• _GOAL_:
Extract the data exactly, missing nothing.

------------------------------------------------------------------------

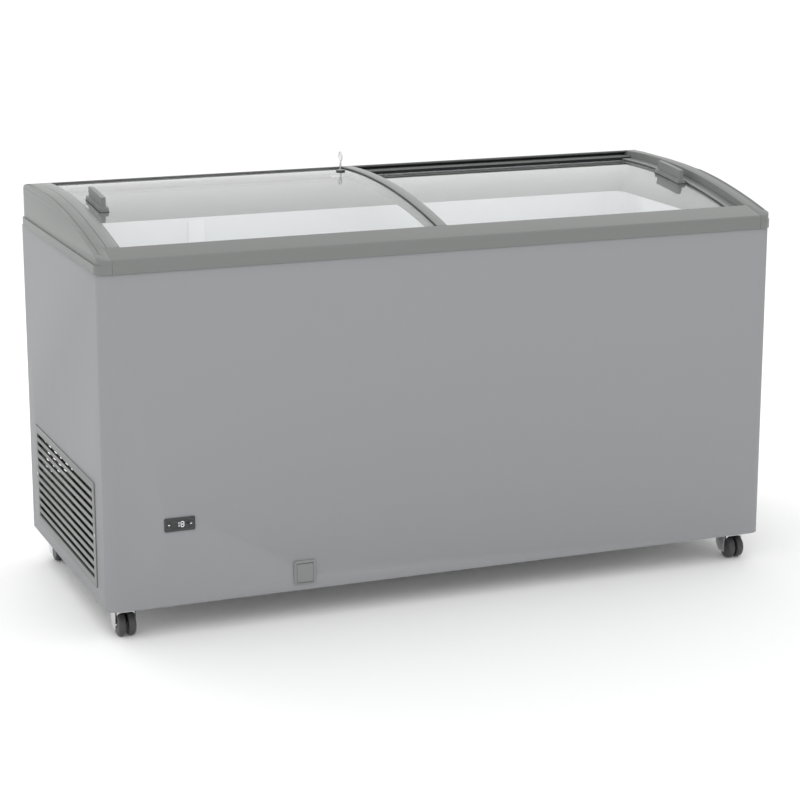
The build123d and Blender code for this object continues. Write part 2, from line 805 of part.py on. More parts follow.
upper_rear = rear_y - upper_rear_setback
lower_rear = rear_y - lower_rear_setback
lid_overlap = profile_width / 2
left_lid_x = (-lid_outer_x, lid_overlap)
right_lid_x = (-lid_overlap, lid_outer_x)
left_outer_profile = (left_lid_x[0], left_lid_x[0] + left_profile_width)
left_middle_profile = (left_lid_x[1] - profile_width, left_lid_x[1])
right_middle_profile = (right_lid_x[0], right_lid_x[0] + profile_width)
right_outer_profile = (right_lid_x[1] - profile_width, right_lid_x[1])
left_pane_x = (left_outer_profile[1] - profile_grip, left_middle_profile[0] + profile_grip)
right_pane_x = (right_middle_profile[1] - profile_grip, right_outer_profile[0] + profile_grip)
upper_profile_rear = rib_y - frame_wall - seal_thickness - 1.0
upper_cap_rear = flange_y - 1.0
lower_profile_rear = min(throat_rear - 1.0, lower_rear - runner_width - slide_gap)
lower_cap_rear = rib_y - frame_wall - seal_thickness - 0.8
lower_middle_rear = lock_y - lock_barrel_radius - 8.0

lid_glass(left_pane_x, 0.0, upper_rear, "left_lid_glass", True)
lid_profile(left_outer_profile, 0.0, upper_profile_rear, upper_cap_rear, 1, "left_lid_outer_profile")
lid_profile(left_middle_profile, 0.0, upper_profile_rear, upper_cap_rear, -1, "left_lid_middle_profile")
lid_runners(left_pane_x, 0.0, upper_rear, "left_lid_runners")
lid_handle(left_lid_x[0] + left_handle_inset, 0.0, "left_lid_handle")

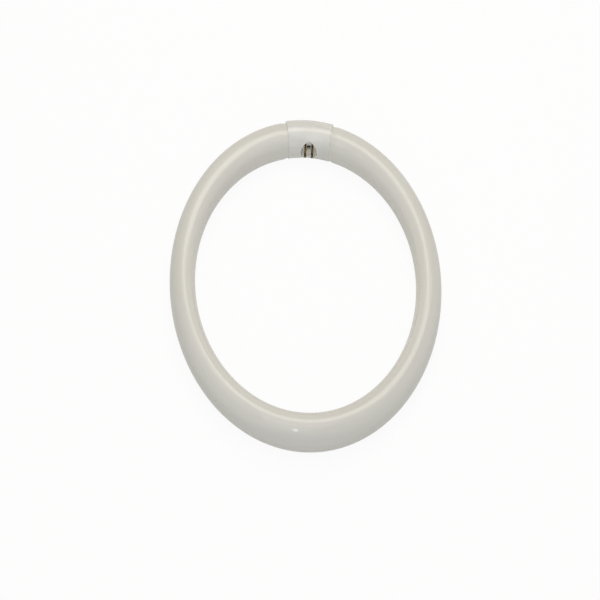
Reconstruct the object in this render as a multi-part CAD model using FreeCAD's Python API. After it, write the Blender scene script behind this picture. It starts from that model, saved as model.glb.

------------------------------------------------------------------------

• _FINISHED TASK_:
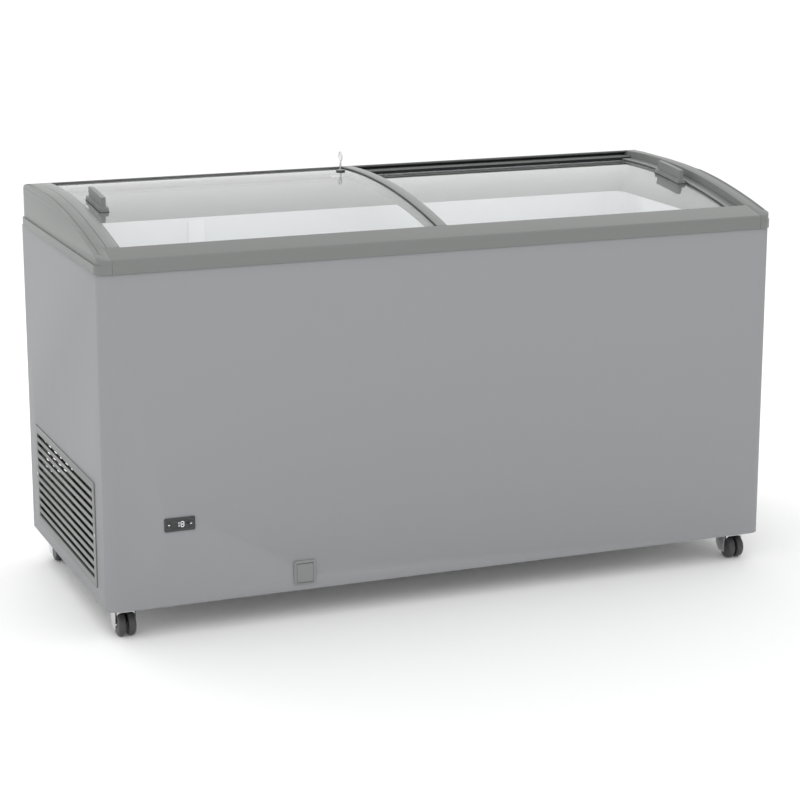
The build123d and Blender code for this object continues. Write part 2, from line 805 of part.py on. More parts follow.
upper_rear = rear_y - upper_rear_setback
lower_rear = rear_y - lower_rear_setback
lid_overlap = profile_width / 2
left_lid_x = (-lid_outer_x, lid_overlap)
right_lid_x = (-lid_overlap, lid_outer_x)
left_outer_profile = (left_lid_x[0], left_lid_x[0] + left_profile_width)
left_middle_profile = (left_lid_x[1] - profile_width, left_lid_x[1])
right_middle_profile = (right_lid_x[0], right_lid_x[0] + profile_width)
right_outer_profile = (right_lid_x[1] - profile_width, right_lid_x[1])
left_pane_x = (left_outer_profile[1] - profile_grip, left_middle_profile[0] + profile_grip)
right_pane_x = (right_middle_profile[1] - profile_grip, right_outer_profile[0] + profile_grip)
upper_profile_rear = rib_y - frame_wall - seal_thickness - 1.0
upper_cap_rear = flange_y - 1.0
lower_profile_rear = min(throat_rear - 1.0, lower_rear - runner_width - slide_gap)
lower_cap_rear = rib_y - frame_wall - seal_thickness - 0.8
lower_middle_rear = lock_y - lock_barrel_radius - 8.0

lid_glass(left_pane_x, 0.0, upper_rear, "left_lid_glass", True)
lid_profile(left_outer_profile, 0.0, upper_profile_rear, upper_cap_rear, 1, "left_lid_outer_profile")
lid_profile(left_middle_profile, 0.0, upper_profile_rear, upper_cap_rear, -1, "left_lid_middle_profile")
lid_runners(left_pane_x, 0.0, upper_rear, "left_lid_runners")
lid_handle(left_lid_x[0] + left_handle_inset, 0.0, "left_lid_handle")

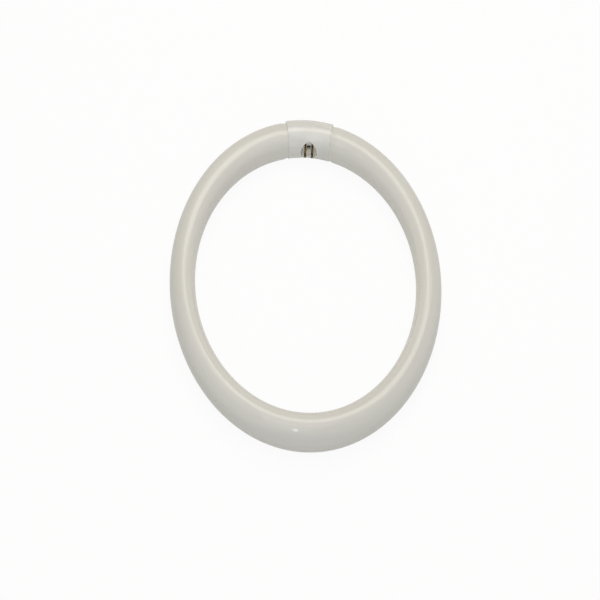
Reconstruct the object in this render as a multi-part CAD model using FreeCAD's Python API. After it, write the Blender scene script behind this picture. It starts from that model, saved as model.glb.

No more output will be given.